The movement faces many potential pitfalls, and given the power of those it opposes, there is no guarantee that it can actually modify globalization enough to preserve people and environment, let alone to build a decent world order. But that is more likely to be achieved by means of a movement that is unified across the boundaries of countries, issues and constituencies than by any other approach. Globalization from below has the potential to change the power equation. Rarely in human history have ordinary people had such an opportunity to transform the world for the better.

Draft of an Alternative Program for the Global Economy
Commenting on the Battle of Seattle, Newsweek wrote, "One of the most important lessons of Seattle is that there are now two visions of globalization on offer, one led by commerce, one by social activism." Globalization from below’s vision has been articulated in scores of international statements and above all in the movement’s own actions. The following summary is designed to provide a win-win framework for the many constituencies converging into globalization from below, providing ways that their needs, concerns, and interests can be complementary rather than contradictory.

  • Level labor, environmental, social, and human rights conditions upward.
    Globalization from above is creating a race to the bottom, an economic war of all against all in which each workforce, community, and country is forced to compete by offering lower labor, social, environmental, and human rights conditions. The result is impoverishment, inequality, volatility, degradation of democracy, and environmental destruction. Halting the race to the bottom requires raising labor, environmental, social, and human rights conditions for those at the bottom. Such upward leveling can start with specific struggles to raise conditions for those who are being driven downward. Ultimately, minimum environmental, labor, social, and human rights standards must be incorporated in national and international law. Such standards protect communities and countries from the pressure to compete by sacrificing their rights and environment. Rising conditions for those at the bottom can also expand employment and markets and generate a virtuous circle of economic growth.
  • Democratize institutions at every level from local to global. Globalization from above has restricted the power of self-government for people all over the world. At the heart of globalization from below lies democratization—making institutions accountable to those they affect.
  • Make decisions as close as possible to those they affect. The movement for globalization from below should aim to construct a multilevel global economy. In accordance with the subsidiarity principle, power and initiative should be concentrated at as low a level as possible, with higher-level regulation established where and only where necessary. This approach envisions relatively self-reliant, self-governing communities, states, provinces, countries, and regions, with global regulation only sufficient to protect the environment, redistribute resources, block the race to the bottom, and perform other essential functions.

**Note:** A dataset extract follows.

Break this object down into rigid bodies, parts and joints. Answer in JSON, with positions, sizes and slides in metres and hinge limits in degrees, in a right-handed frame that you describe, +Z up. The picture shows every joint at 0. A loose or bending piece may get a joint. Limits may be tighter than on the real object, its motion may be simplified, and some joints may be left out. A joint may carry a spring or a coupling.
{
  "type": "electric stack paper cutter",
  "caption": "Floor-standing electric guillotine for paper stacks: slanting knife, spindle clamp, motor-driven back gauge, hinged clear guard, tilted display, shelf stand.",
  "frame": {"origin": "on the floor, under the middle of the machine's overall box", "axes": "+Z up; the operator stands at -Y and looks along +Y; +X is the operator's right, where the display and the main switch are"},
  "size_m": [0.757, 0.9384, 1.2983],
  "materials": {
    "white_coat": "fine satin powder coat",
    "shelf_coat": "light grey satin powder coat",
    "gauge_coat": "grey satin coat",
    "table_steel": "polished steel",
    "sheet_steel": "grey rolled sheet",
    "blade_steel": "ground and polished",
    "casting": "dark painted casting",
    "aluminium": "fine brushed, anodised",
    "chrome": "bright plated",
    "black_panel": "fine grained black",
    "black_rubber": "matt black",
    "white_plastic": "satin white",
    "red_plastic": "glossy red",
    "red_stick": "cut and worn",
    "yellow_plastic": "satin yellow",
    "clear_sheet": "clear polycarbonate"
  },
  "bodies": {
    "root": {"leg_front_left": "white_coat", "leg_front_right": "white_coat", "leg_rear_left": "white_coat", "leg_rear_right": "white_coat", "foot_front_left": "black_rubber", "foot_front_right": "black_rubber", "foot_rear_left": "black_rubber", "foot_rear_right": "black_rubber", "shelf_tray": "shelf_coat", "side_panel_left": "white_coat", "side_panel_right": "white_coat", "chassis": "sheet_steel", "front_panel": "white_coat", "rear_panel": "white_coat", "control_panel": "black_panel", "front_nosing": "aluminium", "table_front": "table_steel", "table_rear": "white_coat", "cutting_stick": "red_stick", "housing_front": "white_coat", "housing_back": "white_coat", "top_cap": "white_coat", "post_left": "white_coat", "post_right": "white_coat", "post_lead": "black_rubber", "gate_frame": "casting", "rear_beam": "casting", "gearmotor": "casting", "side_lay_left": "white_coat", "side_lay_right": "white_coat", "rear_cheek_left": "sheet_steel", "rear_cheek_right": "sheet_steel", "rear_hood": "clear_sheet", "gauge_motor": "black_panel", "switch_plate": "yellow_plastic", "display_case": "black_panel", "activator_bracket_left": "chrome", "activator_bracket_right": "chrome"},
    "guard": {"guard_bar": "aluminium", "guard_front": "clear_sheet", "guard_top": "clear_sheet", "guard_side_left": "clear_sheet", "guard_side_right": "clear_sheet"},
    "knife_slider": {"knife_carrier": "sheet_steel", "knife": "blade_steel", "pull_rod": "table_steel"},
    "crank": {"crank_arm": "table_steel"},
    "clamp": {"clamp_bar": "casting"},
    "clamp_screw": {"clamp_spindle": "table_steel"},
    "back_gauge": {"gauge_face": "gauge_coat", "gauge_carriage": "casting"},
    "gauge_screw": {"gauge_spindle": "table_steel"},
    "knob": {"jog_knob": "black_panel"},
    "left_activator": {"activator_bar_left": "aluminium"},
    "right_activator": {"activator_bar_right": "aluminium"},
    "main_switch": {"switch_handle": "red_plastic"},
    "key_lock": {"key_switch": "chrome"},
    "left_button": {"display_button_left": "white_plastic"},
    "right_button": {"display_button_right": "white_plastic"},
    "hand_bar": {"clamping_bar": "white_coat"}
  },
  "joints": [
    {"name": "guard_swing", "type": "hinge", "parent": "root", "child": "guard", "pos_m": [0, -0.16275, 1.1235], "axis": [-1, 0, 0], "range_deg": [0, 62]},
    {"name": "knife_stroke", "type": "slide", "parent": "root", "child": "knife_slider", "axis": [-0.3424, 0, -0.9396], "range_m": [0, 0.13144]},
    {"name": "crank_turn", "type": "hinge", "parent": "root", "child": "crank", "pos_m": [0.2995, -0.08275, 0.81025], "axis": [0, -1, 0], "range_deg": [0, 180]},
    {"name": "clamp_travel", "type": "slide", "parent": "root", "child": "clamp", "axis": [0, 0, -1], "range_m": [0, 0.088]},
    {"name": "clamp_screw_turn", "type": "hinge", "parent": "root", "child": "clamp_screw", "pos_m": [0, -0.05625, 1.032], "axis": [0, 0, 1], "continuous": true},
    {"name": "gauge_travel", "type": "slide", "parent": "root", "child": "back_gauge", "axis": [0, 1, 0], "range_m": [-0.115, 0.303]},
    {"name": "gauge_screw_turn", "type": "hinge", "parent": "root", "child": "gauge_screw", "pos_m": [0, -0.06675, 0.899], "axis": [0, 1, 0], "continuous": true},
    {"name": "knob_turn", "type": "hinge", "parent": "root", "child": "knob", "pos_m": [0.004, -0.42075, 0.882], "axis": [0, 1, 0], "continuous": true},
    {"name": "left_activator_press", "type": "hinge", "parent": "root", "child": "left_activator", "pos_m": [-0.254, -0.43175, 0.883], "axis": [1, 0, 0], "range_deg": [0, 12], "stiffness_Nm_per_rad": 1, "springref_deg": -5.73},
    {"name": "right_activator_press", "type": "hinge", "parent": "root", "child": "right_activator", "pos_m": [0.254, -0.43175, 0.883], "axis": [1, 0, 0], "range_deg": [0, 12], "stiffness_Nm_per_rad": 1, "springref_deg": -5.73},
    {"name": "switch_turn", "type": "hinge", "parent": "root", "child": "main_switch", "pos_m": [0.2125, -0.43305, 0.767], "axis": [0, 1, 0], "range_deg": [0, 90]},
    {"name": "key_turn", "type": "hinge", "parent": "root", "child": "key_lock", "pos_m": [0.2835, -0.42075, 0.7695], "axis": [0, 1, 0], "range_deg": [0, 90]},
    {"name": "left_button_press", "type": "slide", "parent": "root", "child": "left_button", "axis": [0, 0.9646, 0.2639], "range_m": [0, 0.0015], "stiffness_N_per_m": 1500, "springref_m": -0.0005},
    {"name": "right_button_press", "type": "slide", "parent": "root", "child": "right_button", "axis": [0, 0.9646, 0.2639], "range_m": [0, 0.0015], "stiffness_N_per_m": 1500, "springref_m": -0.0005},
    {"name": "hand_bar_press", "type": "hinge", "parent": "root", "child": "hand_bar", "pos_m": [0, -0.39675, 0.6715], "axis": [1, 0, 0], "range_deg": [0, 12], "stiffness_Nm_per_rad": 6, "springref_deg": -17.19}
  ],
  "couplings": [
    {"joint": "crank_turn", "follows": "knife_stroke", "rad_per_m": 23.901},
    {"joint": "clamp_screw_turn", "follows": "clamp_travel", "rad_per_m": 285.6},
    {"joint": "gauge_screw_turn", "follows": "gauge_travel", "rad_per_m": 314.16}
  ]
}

  • Equalize global wealth and power. The current gap between the global rich and poor is unacceptable; it is unconscionable to act as if it can be a permanent feature of the global economy. It is equally unacceptable to assume that the rich countries of the world can call all the shots regarding the global economy’s future. Policy at every level should prioritize economic advancement of the most oppressed and exploited people, including women, immigrants, racial and ethnic minorities, and indigenous peoples. It should increase power, capability, resources, and income for those at the bottom.

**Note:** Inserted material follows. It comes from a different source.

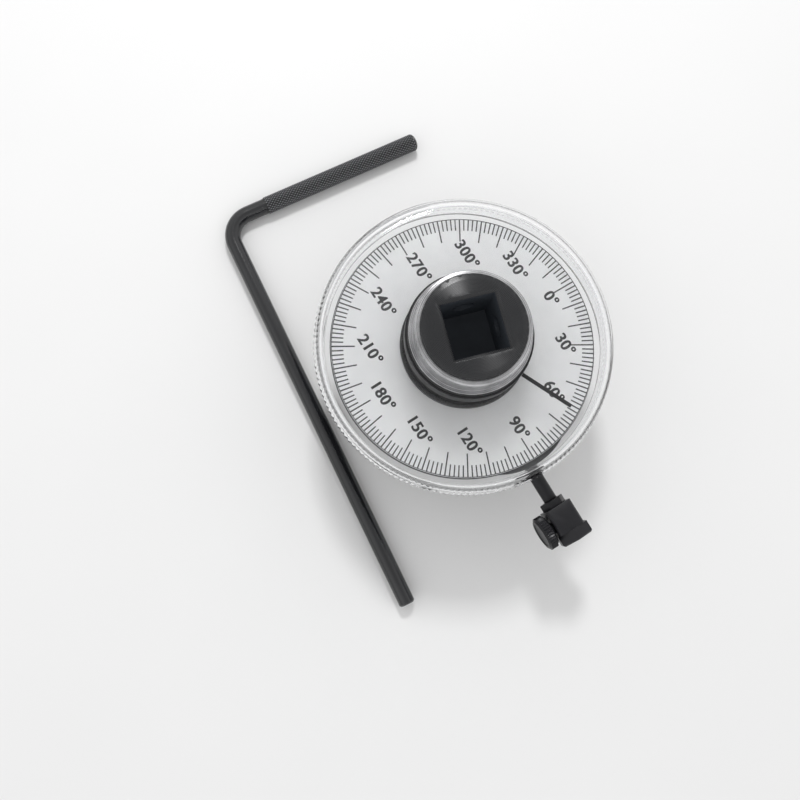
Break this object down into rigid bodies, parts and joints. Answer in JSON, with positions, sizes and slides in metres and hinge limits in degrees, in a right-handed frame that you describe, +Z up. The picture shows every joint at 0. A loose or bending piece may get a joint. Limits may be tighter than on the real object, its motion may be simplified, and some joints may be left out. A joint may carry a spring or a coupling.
{
  "type": "torque angle gauge",
  "caption": "Square drive gauge for tightening by angle: spindle with male and female square, printed degree dial, clear turning cover with pointer, and an arm whose clamp takes an L-shaped stop rod.",
  "frame": {"origin": "centre of the male square's end face", "axes": "+Z up the drive axis, from the male square to the square socket; +Y towards the dial's 0 mark; +X towards its 90 mark, along the clamp's arm"},
  "size_m": [0.1197, 0.08, 0.0486],
  "materials": {
    "black_steel": "black oxide with a thin film of oil",
    "bright_steel": "turned and plated bright",
    "spring_steel": "phosphated spring steel",
    "printed_aluminium": "satin silver with black print",
    "clear_plastic": "clear polished acrylic",
    "black_plastic": "moulded black plastic",
    "black_print": "black printing ink and paint filling",
    "rubber": "moulded rubber",
    "washer_plastic": "black low-friction plastic",
    "bronze": "sintered bronze",
    "brass": "turned brass"
  },
  "bodies": {
    "spindle": {"drive_spindle": "black_steel", "bright_collar": "bright_steel", "cover_washer": "washer_plastic", "friction_ring": "rubber", "retaining_ring": "spring_steel", "lower_washer": "washer_plastic", "upper_washer": "washer_plastic", "detent_spring": "spring_steel"},
    "cover": {"clear_cover": "clear_plastic", "cover_boss": "black_plastic", "pointer_line": "black_print"},
    "dial": {"dial_base": "black_steel", "arm_collar": "black_steel", "collar_screws": "bright_steel", "dial_plate": "printed_aluminium", "base_bush": "bronze", "arm_neck": "black_steel", "neck_nut": "black_steel", "clamp_block": "black_steel"},
    "pad": {"pressure_pad": "brass"},
    "screw": {"thumb_screw": "black_steel"},
    "ball": {"detent_ball": "bright_steel"},
    "rod": {"stop_rod": "black_steel"}
  },
  "joints": [
    {"name": "cover_turn", "type": "hinge", "parent": "spindle", "child": "cover", "pos_m": [0, 0, 0.0355], "axis": [0, 0, 1], "continuous": true},
    {"name": "dial_turn", "type": "hinge", "parent": "spindle", "child": "dial", "pos_m": [0, 0, 0.0235], "axis": [0, 0, 1], "continuous": true},
    {"name": "pad_travel", "type": "slide", "parent": "dial", "child": "pad", "axis": [0, 1, 0], "range_m": [-0.0005, 0.0001]},
    {"name": "screw_turn", "type": "hinge", "parent": "pad", "child": "screw", "pos_m": [0.0485, -0.0035, 0.02], "axis": [0, 1, 0], "range_deg": [-361, 73]},
    {"name": "ball_press", "type": "slide", "parent": "spindle", "child": "ball", "axis": [-0.9593, 0.2823, 0], "range_m": [0, 0.0008], "stiffness_N_per_m": 1500, "springref_m": -0.002, "deforming": ["detent_spring"]},
    {"name": "rod_out", "type": "slide", "parent": "spindle", "child": "rod", "axis": [0, -1, 0], "range_m": [0, 0.08]}
  ],
  "couplings": [
    {"joint": "screw_turn", "follows": "pad_travel", "rad_per_m": 12566}
  ]
}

  • Convert the global economy to environmental sustainability. The world is in the midst of a global environmental catastrophe. Ill-conceived economic activity is disrupting the basic balances of climate and ecology on which human life depends. Globalization is rapidly accelerating that ongoing catastrophe. The sources of environmental destruction lie primarily in the wrongly developed countries of the North and in the activities of global corporations in the South. The only way to reverse this catastrophe is to halt the present dynamic of globalization and meet human needs by technologies and social practices that progressively reduce the negative impact of the economy on the environment.
  • Create prosperity by meeting human and environmental needs. Today, an estimated 1 billion people are unemployed. Millions are forced to leave rural areas and migrate to cities or around the world seeking work. Meanwhile, the world’s vast need for goods and services to alleviate poverty and to reconstruct society on an environmentally sustainable basis goes unmet. A goal of economic policy at every level must be to create a new kind of full employment based on meeting those needs.

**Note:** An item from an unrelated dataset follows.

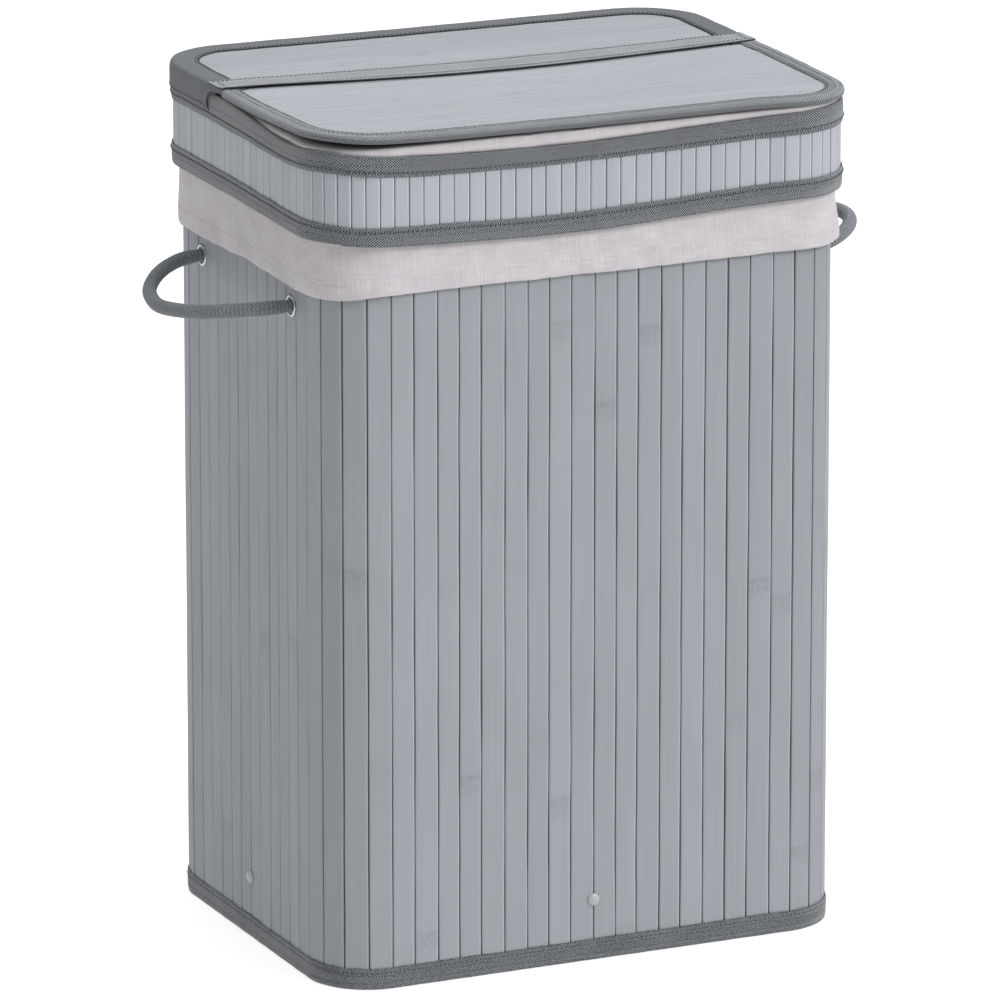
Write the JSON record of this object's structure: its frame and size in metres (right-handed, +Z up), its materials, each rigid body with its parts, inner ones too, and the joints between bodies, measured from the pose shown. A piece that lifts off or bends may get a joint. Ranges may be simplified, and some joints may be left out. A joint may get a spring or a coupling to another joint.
{
  "type": "laundry hamper with lid",
  "caption": "Tall rounded rectangular slatted bamboo hamper with rope side handles, a lift-out cloth liner cuffed over the rim and a banded lid whose front flap folds back.",
  "frame": {"origin": "middle of the hamper's footprint, on the floor", "axes": "+Z up, -Y out of the front wall, +X to the right seen from the front; the lid's fold line and the wide walls run along X, the rope handles are on the -X and +X walls"},
  "size_m": [0.5156, 0.3108, 0.6028],
  "materials": {
    "bamboo": "flat bamboo strips under grey stain, satin",
    "twill_tape": "dark grey cotton twill tape",
    "linen": "off-white plain-woven linen",
    "backing_cloth": "grey woven cloth",
    "rope": "grey braided cotton",
    "plated_steel": "bright nickel plate",
    "fibreboard": "bare fibreboard"
  },
  "bodies": {
    "hamper_body": {"base_bracket_back": "plated_steel", "base_bracket_front": "plated_steel", "base_bracket_left": "plated_steel", "base_bracket_right": "plated_steel", "base_hinge_strip_left": "backing_cloth", "base_hinge_strip_right": "backing_cloth", "base_rivet_back": "plated_steel", "base_rivet_front": "plated_steel", "base_rivet_left": "plated_steel", "base_rivet_right": "plated_steel", "body_backing_cloth": "backing_cloth", "body_foot_tape": "twill_tape", "body_rim_tape": "twill_tape", "body_seam_tape": "twill_tape", "body_slats_back": "bamboo", "body_slats_corner_back_left": "bamboo", "body_slats_corner_back_right": "bamboo", "body_slats_corner_front_left": "bamboo", "body_slats_corner_front_right": "bamboo", "body_slats_front": "bamboo", "body_slats_left": "bamboo", "body_slats_right": "bamboo", "left_eyelet_back": "plated_steel", "left_eyelet_front": "plated_steel", "left_eyelet_washer_back": "plated_steel", "left_eyelet_washer_front": "plated_steel", "left_rope_knot_back": "rope", "left_rope_knot_front": "rope", "right_eyelet_back": "plated_steel", "right_eyelet_front": "plated_steel", "right_eyelet_washer_back": "plated_steel", "right_eyelet_washer_front": "plated_steel", "right_rope_knot_back": "rope", "right_rope_knot_front": "rope"},
    "base": {"base_board": "fibreboard", "base_cover_cloth": "backing_cloth"},
    "left_handle": {"left_rope_handle": "rope"},
    "right_handle": {"right_rope_handle": "rope"},
    "liner": {"liner_bag": "linen", "liner_cuff": "linen", "liner_hem": "linen"},
    "lid": {"lid_band_lining": "backing_cloth", "lid_band_slats_back": "bamboo", "lid_band_slats_front": "bamboo", "lid_band_slats_left": "bamboo", "lid_band_slats_right": "bamboo", "lid_band_tape_lower": "twill_tape", "lid_band_tape_upper": "twill_tape", "lid_hinge_tape": "twill_tape", "lid_rear_binding": "twill_tape", "lid_rear_panel_board": "fibreboard", "lid_rear_panel_lining": "linen", "lid_rear_panel_slats": "bamboo"},
    "flap": {"lid_flap_binding": "twill_tape", "lid_flap_board": "fibreboard", "lid_flap_lining": "linen", "lid_flap_slats": "bamboo"}
  },
  "joints": [
    {"name": "base_fold", "type": "hinge", "parent": "hamper_body", "child": "base", "pos_m": [0, 0.1396, 0.0276], "axis": [-1, 0, 0], "range_deg": [0, 46], "deforming": ["liner_bag"]},
    {"name": "left_handle_swing", "type": "hinge", "parent": "hamper_body", "child": "left_handle", "pos_m": [-0.2025, 0, 0.472], "axis": [0, 1, 0], "range_deg": [-65, 64]},
    {"name": "right_handle_swing", "type": "hinge", "parent": "hamper_body", "child": "right_handle", "pos_m": [0.2025, 0, 0.472], "axis": [0, -1, 0], "range_deg": [-65, 64]},
    {"name": "liner_lift", "type": "slide", "parent": "hamper_body", "child": "liner", "axis": [0, 0, 1], "range_m": [0, 0.6]},
    {"name": "lid_lift", "type": "slide", "parent": "liner", "child": "lid", "axis": [0, 0, 1], "range_m": [0, 0.15]},
    {"name": "flap_hinge", "type": "hinge", "parent": "lid", "child": "flap", "pos_m": [0, 0.0215, 0.6029], "axis": [-1, 0, 0], "range_deg": [0, 168]}
  ]
}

  • Protect against global boom and bust. The era of globalization has been an era of volatility. Its repeated crises have destroyed local and national economies overnight and driven hundreds of millions of people into poverty. An unregulated global economy has led to huge flows of speculative funds that can swamp national economies. No one country can control these forces on its own. Yet neoliberal economics and the major economic powers have resisted any changes that might restrict the freedom of capital. Economic security for ordinary people requires just such restrictions.

Jeremy Brecher is the author of 8 books on labor and social history, including Strike! Brendan Smith was until recently on the staff of Congressman Bernie Sanders (IND-VT). Tim Costello is head of the Massachusetts Campaign on Contingent Work and author with Brecher of the video documentary Global Village or Global Pillage? (www.villageorpillage.org). This excerpt from the book Globalization from Below: The Power of Solidarity (Cambridge: South End Press, 2000; 800-533-8478; www.southendpress.org/books/global.shtml) originally appeared in The Nation, December 14, 2000.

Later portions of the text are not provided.